I begin with today’s Gospel and end with the Epistle. We begin with the great statement in John about the nature of the Resurrection church, a church without the physical presence of Jesus. John emphasised the effect of his presence on the twelve, or just representative members, time and again, right up to the last chapter where on the beach the disciples are entertained to a wonderful breakfast cooked by none other than the risen Lord. On that beach the Lord listens, encourages, admonishes and quizzes Peter, asking him the three times if he loved him. That, for John is that. His teaching about the vine is another way of describing the task of the church. Jesus is the vine and the vine - which cannot be distinguished from its branches for it isn’t an oak tree with a trunk - each year it has to be cut down to the stock and the new growth bears the fruit. The vine is also a plant which requires care and nurturing, is prey to many pests and diseases. Being a vinedresser is a very responsible occupation. Like the shepherd, he has to care for the farms’ capital investment. It is a good image for the church and not always remembered when we are tempted to be un-Jesus like in whatever way. 

In the days when I was a Selector for Bishop's Advisory Panels, my responsibility was to probe what sort of vocation was possessed of the candidate. Many times I was greatly heartened, at others greatly depressed when the expectation of me - and possibly of the other selectors - was of a panel seeking executives for a public limited company with profit and numbers being the main criteria of successful ministry. Any idea of the only description of Priesthood that tallies with the scripture and the fathers being ”loving people into holiness” just didn’t get a look in. The vine is a tender plant and requires nurturing and the only boxes we can honestly tick are those recording our failures and then only the ones which we remember.

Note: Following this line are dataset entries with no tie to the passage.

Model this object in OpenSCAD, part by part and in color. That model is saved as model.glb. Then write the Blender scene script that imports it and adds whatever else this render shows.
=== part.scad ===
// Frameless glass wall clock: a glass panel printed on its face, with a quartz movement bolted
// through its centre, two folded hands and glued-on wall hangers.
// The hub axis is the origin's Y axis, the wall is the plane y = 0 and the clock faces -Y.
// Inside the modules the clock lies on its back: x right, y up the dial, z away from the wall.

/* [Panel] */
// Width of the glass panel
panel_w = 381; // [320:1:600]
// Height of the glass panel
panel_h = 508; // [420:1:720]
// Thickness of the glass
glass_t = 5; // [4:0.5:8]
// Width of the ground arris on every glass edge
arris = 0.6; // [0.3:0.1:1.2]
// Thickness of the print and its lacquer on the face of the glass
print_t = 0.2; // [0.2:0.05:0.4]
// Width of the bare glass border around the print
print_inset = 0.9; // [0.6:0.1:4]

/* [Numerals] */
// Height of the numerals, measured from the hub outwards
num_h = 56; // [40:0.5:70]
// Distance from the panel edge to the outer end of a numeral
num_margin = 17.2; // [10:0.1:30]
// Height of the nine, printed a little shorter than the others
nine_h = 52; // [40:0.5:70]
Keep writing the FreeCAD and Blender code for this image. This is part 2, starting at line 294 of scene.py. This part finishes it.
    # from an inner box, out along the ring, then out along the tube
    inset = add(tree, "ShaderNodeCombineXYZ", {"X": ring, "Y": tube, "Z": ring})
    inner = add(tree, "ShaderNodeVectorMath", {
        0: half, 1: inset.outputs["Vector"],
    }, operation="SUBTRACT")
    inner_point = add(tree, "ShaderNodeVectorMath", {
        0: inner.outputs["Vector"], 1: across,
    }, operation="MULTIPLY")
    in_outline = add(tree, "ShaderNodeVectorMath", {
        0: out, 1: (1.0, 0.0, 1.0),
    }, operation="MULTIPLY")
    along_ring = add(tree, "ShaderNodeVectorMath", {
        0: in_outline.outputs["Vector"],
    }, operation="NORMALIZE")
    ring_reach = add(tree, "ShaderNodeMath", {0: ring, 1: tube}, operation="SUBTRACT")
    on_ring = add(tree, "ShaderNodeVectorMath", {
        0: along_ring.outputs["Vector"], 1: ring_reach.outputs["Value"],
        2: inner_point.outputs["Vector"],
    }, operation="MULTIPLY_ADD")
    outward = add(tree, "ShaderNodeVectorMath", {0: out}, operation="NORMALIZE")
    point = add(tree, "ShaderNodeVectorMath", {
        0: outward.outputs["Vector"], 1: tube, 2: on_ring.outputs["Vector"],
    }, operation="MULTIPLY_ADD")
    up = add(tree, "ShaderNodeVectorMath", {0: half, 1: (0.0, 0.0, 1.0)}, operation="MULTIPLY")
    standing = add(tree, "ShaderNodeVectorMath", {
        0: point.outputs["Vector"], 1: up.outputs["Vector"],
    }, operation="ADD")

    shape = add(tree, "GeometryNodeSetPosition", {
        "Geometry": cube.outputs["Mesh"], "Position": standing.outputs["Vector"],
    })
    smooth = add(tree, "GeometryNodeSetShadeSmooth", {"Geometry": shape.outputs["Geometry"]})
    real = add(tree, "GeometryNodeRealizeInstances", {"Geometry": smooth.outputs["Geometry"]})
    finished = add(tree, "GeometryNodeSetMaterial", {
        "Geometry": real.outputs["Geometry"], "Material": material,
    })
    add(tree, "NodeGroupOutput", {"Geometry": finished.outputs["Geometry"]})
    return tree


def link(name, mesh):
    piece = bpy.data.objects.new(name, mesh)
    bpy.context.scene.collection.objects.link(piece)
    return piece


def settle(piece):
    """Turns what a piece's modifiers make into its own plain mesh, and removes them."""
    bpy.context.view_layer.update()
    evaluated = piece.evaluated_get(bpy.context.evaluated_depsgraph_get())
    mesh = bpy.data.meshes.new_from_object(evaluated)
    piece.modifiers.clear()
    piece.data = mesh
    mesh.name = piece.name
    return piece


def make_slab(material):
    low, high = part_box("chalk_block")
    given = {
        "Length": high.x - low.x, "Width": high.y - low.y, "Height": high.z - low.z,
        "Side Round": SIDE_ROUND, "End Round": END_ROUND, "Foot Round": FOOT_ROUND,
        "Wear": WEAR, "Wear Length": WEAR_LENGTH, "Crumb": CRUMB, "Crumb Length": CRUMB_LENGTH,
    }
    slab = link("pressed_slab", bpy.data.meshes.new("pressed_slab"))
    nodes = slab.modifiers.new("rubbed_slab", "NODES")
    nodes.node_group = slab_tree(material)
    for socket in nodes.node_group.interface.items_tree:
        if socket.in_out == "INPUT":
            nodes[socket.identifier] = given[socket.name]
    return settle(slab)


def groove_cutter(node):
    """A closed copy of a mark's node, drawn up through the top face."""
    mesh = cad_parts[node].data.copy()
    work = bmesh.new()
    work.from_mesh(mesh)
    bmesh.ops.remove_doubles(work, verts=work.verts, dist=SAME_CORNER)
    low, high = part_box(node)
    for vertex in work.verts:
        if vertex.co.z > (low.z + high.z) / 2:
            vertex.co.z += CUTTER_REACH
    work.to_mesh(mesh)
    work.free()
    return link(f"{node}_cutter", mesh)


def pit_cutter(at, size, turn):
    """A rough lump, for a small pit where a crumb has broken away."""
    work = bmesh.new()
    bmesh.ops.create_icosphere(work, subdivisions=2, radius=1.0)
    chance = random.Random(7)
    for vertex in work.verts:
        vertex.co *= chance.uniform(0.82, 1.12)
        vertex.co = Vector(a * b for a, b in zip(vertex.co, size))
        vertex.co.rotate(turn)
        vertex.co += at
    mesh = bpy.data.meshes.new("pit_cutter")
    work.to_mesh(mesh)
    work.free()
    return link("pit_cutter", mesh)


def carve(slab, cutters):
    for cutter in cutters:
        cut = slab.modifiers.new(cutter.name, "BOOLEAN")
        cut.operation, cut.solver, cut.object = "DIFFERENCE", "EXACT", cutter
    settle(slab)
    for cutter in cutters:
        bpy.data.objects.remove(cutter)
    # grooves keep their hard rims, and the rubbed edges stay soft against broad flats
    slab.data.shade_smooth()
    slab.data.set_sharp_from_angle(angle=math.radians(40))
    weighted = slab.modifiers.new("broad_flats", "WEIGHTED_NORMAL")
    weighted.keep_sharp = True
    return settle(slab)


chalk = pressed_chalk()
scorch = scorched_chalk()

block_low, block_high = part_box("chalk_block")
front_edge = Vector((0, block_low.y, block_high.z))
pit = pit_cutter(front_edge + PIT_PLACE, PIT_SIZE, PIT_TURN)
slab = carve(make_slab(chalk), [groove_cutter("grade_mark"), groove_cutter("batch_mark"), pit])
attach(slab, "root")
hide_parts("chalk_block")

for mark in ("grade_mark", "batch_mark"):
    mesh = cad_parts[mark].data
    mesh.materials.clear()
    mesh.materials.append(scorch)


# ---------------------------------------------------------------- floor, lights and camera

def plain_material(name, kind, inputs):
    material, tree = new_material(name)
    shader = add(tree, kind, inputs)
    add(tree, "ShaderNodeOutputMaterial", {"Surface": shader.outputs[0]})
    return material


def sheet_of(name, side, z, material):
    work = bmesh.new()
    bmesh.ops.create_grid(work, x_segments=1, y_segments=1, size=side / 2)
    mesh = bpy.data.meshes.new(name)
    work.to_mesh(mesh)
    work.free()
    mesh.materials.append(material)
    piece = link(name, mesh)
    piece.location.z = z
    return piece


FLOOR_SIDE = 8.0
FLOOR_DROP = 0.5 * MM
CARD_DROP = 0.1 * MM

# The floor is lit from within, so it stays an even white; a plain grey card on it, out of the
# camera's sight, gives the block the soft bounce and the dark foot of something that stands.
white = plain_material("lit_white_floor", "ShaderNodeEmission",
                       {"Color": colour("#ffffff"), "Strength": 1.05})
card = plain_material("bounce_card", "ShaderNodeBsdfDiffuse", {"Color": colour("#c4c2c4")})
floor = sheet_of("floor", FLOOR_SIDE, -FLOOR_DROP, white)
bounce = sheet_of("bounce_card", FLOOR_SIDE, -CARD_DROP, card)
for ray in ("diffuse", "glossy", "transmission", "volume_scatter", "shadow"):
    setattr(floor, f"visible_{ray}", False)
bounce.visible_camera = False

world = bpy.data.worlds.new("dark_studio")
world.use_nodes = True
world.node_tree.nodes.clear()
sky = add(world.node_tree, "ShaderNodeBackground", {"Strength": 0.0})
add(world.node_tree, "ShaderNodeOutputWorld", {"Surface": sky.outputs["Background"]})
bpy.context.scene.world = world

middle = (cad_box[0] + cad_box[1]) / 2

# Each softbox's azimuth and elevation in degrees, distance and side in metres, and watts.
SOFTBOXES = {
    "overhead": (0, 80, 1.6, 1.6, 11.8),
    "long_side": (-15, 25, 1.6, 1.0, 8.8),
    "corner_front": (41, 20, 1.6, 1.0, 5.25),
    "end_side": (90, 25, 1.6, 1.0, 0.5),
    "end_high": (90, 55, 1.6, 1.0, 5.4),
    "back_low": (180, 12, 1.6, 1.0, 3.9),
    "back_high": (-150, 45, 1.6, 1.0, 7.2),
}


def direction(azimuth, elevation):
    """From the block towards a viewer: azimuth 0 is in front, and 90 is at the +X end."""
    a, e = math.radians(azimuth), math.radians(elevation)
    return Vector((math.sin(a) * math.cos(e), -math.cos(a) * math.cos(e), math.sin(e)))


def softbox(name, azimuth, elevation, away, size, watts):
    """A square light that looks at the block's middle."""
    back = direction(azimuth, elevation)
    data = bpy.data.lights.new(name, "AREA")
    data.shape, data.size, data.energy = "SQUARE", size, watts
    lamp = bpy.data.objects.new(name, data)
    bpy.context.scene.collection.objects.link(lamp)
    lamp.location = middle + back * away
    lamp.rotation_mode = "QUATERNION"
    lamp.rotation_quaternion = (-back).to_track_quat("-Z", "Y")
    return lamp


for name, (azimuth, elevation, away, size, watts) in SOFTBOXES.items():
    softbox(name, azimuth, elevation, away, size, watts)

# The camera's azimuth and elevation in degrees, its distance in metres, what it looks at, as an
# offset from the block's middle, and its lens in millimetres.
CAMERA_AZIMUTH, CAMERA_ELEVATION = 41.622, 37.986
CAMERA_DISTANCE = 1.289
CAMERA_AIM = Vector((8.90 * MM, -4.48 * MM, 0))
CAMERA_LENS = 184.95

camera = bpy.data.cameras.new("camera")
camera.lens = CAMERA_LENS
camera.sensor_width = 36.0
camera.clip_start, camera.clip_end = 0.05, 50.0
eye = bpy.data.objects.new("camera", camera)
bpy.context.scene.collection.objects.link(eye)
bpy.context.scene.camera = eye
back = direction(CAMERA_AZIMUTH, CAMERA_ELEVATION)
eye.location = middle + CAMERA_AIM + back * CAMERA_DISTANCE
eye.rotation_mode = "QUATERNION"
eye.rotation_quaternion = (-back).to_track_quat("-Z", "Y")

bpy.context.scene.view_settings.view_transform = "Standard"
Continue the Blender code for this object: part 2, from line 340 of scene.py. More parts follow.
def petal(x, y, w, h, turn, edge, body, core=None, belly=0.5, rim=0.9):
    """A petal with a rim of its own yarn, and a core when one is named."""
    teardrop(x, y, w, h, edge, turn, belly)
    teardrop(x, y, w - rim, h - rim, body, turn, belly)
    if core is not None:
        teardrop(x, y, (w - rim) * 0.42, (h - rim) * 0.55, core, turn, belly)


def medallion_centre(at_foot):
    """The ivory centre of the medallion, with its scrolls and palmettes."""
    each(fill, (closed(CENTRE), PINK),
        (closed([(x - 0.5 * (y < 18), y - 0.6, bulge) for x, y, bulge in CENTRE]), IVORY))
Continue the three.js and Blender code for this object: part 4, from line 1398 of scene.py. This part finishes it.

Presently, the Church is much more of a vine than a strong tower, much is being seriously questioned. The church into which I was ordained, well over fifty years ago has disappeared, and there was much that was good. Michael Ramsey was at Canterbury, we had 18 novices and the convocations had not morphed into the various synods but that was then. We thought we were strong, our processions held up the traffic. It is so easy for someone of my generation to go about with a long face with only Ichabod on our lips; the glory has departed and the scaly wings of the adversary’s horde clap their applause. The church is a vine, not a tottering castle falling down through irrelevance.

Philip the Deacon was not even an apostle; he is not the Philip who was the brother of Andrew but one of the chosen seven who were to assist Stephen in ministering to the poor. He travelled about and seems to be able to do this rather quickly. There in his grand chariot was the right hand of the Candace, reading the prophet Isaiah! Before the story becomes completely incredulous, I need to say that the Ethiopia in question was lower down the Nile. It would take more than a chariot to travel from Jerusalem to Addis Ababa! Like other accounts gathered together in the Acts of the Apostles, it is difficult to square with nice rational Church of England behaviour. Unfortunately the rational Church of England, let the listener understand, does find the risen Lord Jesus difficult to categorise. So, whether this was deliberate or just serendipity, Philip was able to do the necessary and as the chariot went on behold water was at hand, they both descend, the Ethiopian emissary was baptised and went on his way and Philip was whisked off to Azotus.

Now, as Hegel says, we have the thesis, the parable of the vine and its branches and we have had the antithesis on the bank of the Jordan. What about the synthesis in the church at Mirfield in 2015?

Nobody here, I am sure, has been whisked into the Mercedes of an African Potentate and found him puzzling over the prophecy of Isaiah but if we do try, through prayer and sacrament, to keep aware of being an integral part of the vine, helpless and woefully inefficient though we are, surprising things do happen and go on happening and this is God at work in us, God is indeed a God of surprises. Be mindful of the upright churchwarden type of somewhat fixed traditional views, who is tapped on the shoulder by Peter as he approaches the pearly gates and told “Don’t be afraid of God, she’s black.

So let the last word, the only synthesis that is possible, be those words attributed to Teresa of Avila and before I read them imagine your patron saint, your name saint and the person who introduced you to Jesus saying them now, to you. “Christ has no body now but yours.  No feet on earth but yours. Yours are the eyes through which he looks with compassion on this world. Yours are the feet with which he walks to do good. Yours are the hands through which he blesses all the world. Yours are the hands, yours are the feet, yours are the eyes, you are his body. Christ has no body now on earth but yours”.